Many of their created objects reflect the lack of artistic autonomy; instead, they become symbolic attributes used in art summits. It is during these summits that the individual objects are formed into constantly changing artistic projects. The artists demonstrated their projects created from bright-colored, hand-made felt flowers and fruits („Mandala“, „The Staring Meadow“, „Lips“) in art centers throughout Lithuania, Germany, and other countries. These projects are like rituals, during which the artists cover each other up with multi-colored layer made out of flowers and fruits, then they rise up from it like from the meadow garden, and lay out a decorative composition of ornaments. Here an unusual match of organic and geometric elements, like a slow, lively rhythm of the action itself, is a symbolic interpretation of mandala. “Lips” is another project made from the same multi-colored felt objects, dedicated to the exhibition “Bocca Della Verita” in Bodenburg, Germany. Closed, opened, whispering, smiling, and laughing lips emerge from bunches of blooming flowers and fruits, which hide the faces but reveal the feelings.
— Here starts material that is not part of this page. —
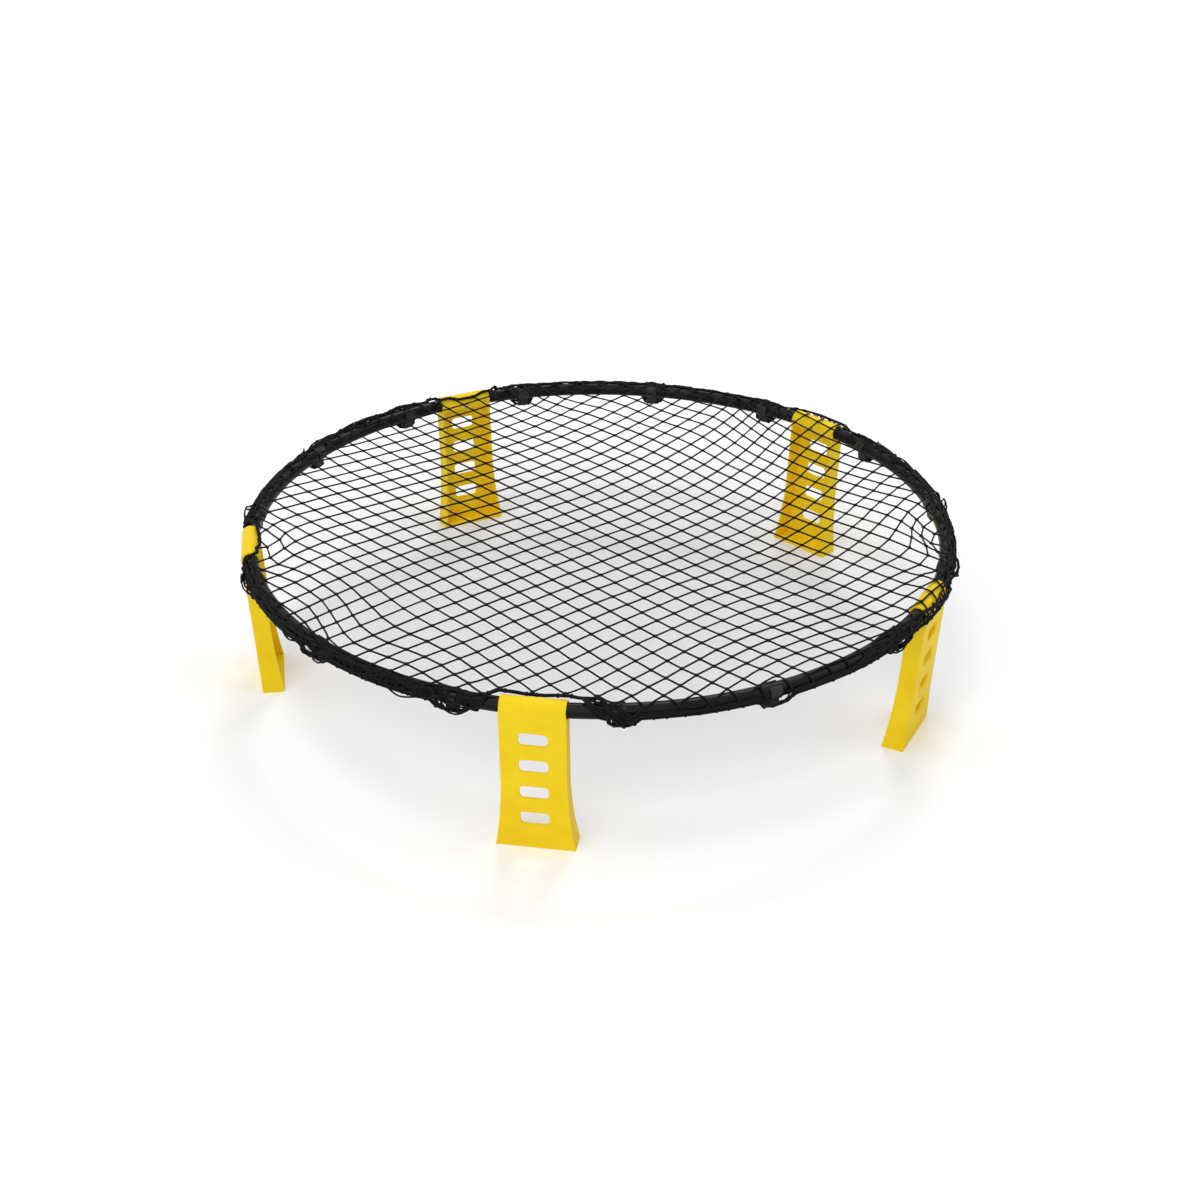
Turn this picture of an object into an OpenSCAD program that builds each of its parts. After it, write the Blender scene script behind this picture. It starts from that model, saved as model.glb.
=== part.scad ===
// Round bounce-net game: a low ring of five plug-together tubes stands on five fold-in legs,
// and a taut square-mesh net is pulled over the ring and held below it by small hooks.
// Origin: on the ground under the middle of the ring. +Z is up. Leg 1 faces -Y.

/* [Ring] */
// Outside diameter of the ring, over its tubes
ring_d = 914; // [760:1:1060]
// Height of the top of the ring above the ground
ring_top = 199; // [185:1:230]
// Outside diameter of the rim tube
tube_d = 18; // [16:0.5:20]
// Wall thickness of the rim tube
tube_wall = 1.8; // [1.2:0.1:2.4]
// Length of a joint spigot inside each of its two tubes
spigot_reach = 30; // [15:1:50]
// Radial gap round a spigot
spigot_gap = 0.05; // [0.03:0.01:0.1]
// Gap between the ends of two tubes at a joint
joint_gap = 0.3; // [0.1:0.1:1]

/* [Leg sleeve] */
// How much narrower than the leg the sleeve is, on each side
sleeve_inset = 0.5; // [0:0.5:6]
// Wall thickness of the sleeve
sleeve_wall = 2; // [1.8:0.1:3]
// Least radial gap between the sleeve's straight bore and the curved tube
hinge_gap = 0.15; // [0.1:0.05:0.4]
// How far a leg folds in under the net, in degrees
fold = 80; // [60:1:80]

/* [Leg body] */
// Width of a leg under its sleeve
leg_w = 76; // [68:1:90]
// Width of a leg at the ground
foot_w = 94; // [92:1:110]
// Thickness of the moulded walls
leg_wall = 3; // [2:0.1:4]
// Thickness of the sole
sole = 3; // [2:0.1:5]
// Depth of the side flanges under the sleeve
flange_d = 22; // [18:0.5:24]
// Depth of the side flanges at the ground
foot_d = 28; // [24:0.5:32]
// Step from the sleeve's surface back to the leg's outer face
face_step = 0.5; // [0.3:0.1:1]
// Distance below the tube at which the sides begin to flare
flare_from = 88; // [40:1:100]
// Lean of a standing leg, foot inwards, in degrees
lean = 3.2; // [0:0.1:6]

/* [Leg slots] */
// Number of slots in a leg's outer face
slot_count = 4; // [1:1:4]
// Width of a slot
slot_w = 34; // [20:1:50]
// Height of a slot
slot_h = 17; // [8:0.5:20]
// Radius of a slot's corners, up to half its height
slot_r = 5.5; // [1:0.5:8]
// Spacing of the slots
slot_pitch = 36.8; // [28:0.2:38]
// Distance from the tube's axis down to the middle of the first slot
slot_first = 36.5; // [32:0.5:40]

/* [Stop screw] */
// Diameter of the screw that keeps a sleeve in place and stops its fold
screw_d = 3; // [2.5:0.1:4]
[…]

Bright-colors, soft material, poeticism, tranquility, idealism and elevating spirit are characteristic to many works of “Baltos kandys” (“White Moths”). Felt is transformed into pictures, sculpture objects, compositions, installations, summits, photographs, videos, and various accessories. The process of creation to “Baltos kandys” (“White Moths”) is a celebrated ritual of joy, energy and playfulness, which they easily convey to others. This is how moths remain to be white.